As for why H is B natural in Germany (significantly once part of the Holy Roman Empire), it’s by Papal decree. The Pope (which one I don’t know but somebody else will tell me) banned the note B from the scale, because the difficulty in singing the tritone F to (our) B obviously was the devil’s work. Fortunately German musicians discovered a work around.
Edited at 2009-06-19 11:48 am (UTC)
A Google search for [“papal decree” tritone] tracked down this article, which mentions a 1324 decree against music using harmony in thirds (a new idea then). It found abstracts of other articles but nothing better in the first page or two of results. [Deconfusion edit for those not into music terms: despite the “three” connotations in both,thirds are not tritones.]
Edited at 2009-06-19 02:05 pm (UTC)
As early as 1324 Pope Johannes XXII sent forth from Avignon a famous decree against figurated music in the Church, anticipating the charges brought against contrapuntal music at the Council of Trent more than two hundred years later, in the time of Palestrina. Pope Johannes attacks the abuse of polyphony in church music, aiming mainly at the artificial motets of the ars antiqua. Composers, writes the Pope, “cut the melody into pieces with hoquet (an effect of sobbing, sighing), enervate it by descant and tripla (counterpoints), and sometimes even add secular motets. Thus they show a lack of respect for the basis of church music, are ignorant of its laws, do not know the church modes, and do not distinguish them from each other, but rather confuse them… Thus their tones run about restlessly, intoxicate the ear without calming it, falsify expression, and disturb the worship of the congregation instead of awakening it; they favor lasciviousness instead of dispelling it.”
It still doesn’t explain the difference in notation though, which others say stems from the first days of the printing press; small h approximated the natural sign, small b the flat (which seems a bit facile to me). The Germans (and Scandinavians) may simply have kept an older (Papal approved?) notation when the new tempered scales were introduced and sharps & flats became one (in sound but not in notation) in no small part due to Bach himself (who would have been more than happy to keep the H). I’ll hand it over to the musicologists, should any be still listening.

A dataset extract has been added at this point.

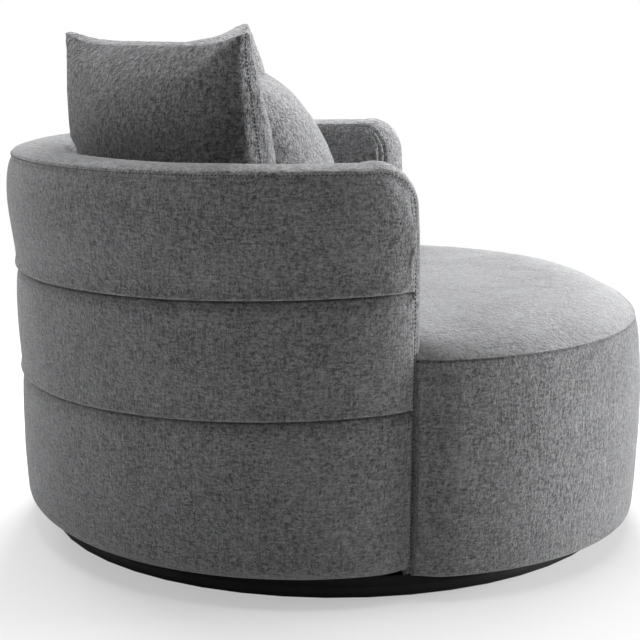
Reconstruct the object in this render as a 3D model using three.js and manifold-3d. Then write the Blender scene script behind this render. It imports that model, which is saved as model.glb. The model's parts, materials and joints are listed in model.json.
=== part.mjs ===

I have not come across the piano version mentioned by Koro but John Cage’s most famous work the three movement 4’33” of silence was televised from the Proms a couple of years ago in an orchestral version. It was an excellent performance but, from memory, perhaps a little too slow in the moderato section, the whole thing coming in at about 4 minutes 35 seconds. I have only heard it once on the radio. Django Bates requested it on Michael Berkeley’s Private Passions programme. He particularly wanted the version by Frank Zappa. Berkeley concurred but explained that, regretfully, he could only play a two minute excerpt from the piece. Any more and the transmitters would have automatically shut down.
Possibly the only element of education we share is that I too suffered the distraction of a Parisian lady who taught “French Oral”, a title which still causes palpitations, but the only word I carry with me from those days is decollete.
I agree with the surfaces being very good, of course when the clues are easier one has less time to appreciate them!
Ugh at ‘FOREGROUND’ being a verb – as a friend once remarked, there is hardly a noun that hasn’t been verbed these days.
I quite often get thrown by clues such as 15 where the wordplay is ‘a [letters] in [letters]’ and it turns out to be ‘a’ then the first set of letters in the second, rather than the ‘a’ being on the inside too. I must train myself to stop being fooled by those.
Now I’ve just noticed I put in MODERATE for 6D. Without analysing the wordplay, I think my logic went “way=MODE, the way runs are scored at the Oval could be (run) RATE, steadily scored=MODERATE. That’s what happens when you rush.
I’ve e-mailed the appropriate people and will put up an announcement as and when it’s corrected. In the meantime, I’d suggest trying the Jumbo puzzle or plucking something from the archives – possibly with the help of our Memories list of good puzzles.